Die Beklagte hatte gegenüber dem Schottergrubenbesitzer F*, nicht aber gegenüber J*, die vertragliche Verpflichtung übernommen, nach Beendigung der Transporte am Weg und dem umliegenden Gelände den früheren Zustand wiederherzustellen.
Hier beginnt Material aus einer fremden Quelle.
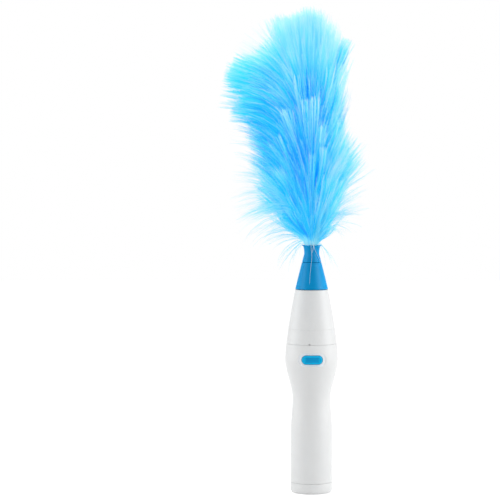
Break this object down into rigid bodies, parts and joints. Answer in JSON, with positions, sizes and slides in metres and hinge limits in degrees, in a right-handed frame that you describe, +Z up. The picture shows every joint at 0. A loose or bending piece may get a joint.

Auf Anordnung K*, der für die Beklagte den Abbau und Transport des Schotters aus den Gruben F* und J* zu beaufsichtigen hatte, haben sodann am 16. Mai 1975 Arbeiter der Beklagten etwas abseits des schadhaften alten Durchlaufrohres ein neues Rohr aus Betonteilen eingesetzt, wobei zumindest der Auslauf geringfügig tiefer als der alte Auslauf angelegt wurde. Bei dieser Maßnahme, von welcher der Kläger nicht in Kenntnis gesetzt und für die eine behördliche Bewilligung nicht eingeholt wurde, kam es dazu, daß ein Großteil des Stauwassers, welches sich angesammelt hatte, in Form eines Wasserschwalles durch die ausgehobene Künette oder das neue Rohr rasch abfloß. Durch diese plötzliche Wasserbewegung wurden in starkem Maße Moorpartikelchen vom Grund des Wassers und vom Schilf hochgewirbelt und durch das gewöhnlich träge in M* durch eine sanfte Mulde fließende Bächlein mitgeschwemmt. Diese Moorsubstanzen gaben dem Wasser eine graublaue bis schwärzliche Verfärbung und konnten sich bis zur Fischzuchtanlage des Klägers – die Forellenbrutanlage im Wirtschaftsgebäude des Klägers wird ausschließlich vom W*bach gespeist – nur teilweise absetzen. Im letzten Abschnitt vor der Brutanlage wird das Wasser durch eine Rohrleitung geführt; der am Beginn dieser Leitung installierte Grobfilter vermochte die feinen Moorpartikelchen nicht aufzuhalten. Die Verschmutzung des Wassers in der Brutanlage war so stark, daß die vorhandenen Forellenbrütlinge fast zur Gänze vernichtet wurden. Die feinen Moorfasern gelangten in die Kiemen der an sich empfindlichen Jungfische und führten zu deren Ersticken. Dem Kläger entstand dadurch ein Schaden von rund S 40.000,-. Das Wasser des W*baches ist, wenn keine Verunreinigung, wie im gegenständlichen Fall eintritt, für eine Forellenzucht durchaus geeignet.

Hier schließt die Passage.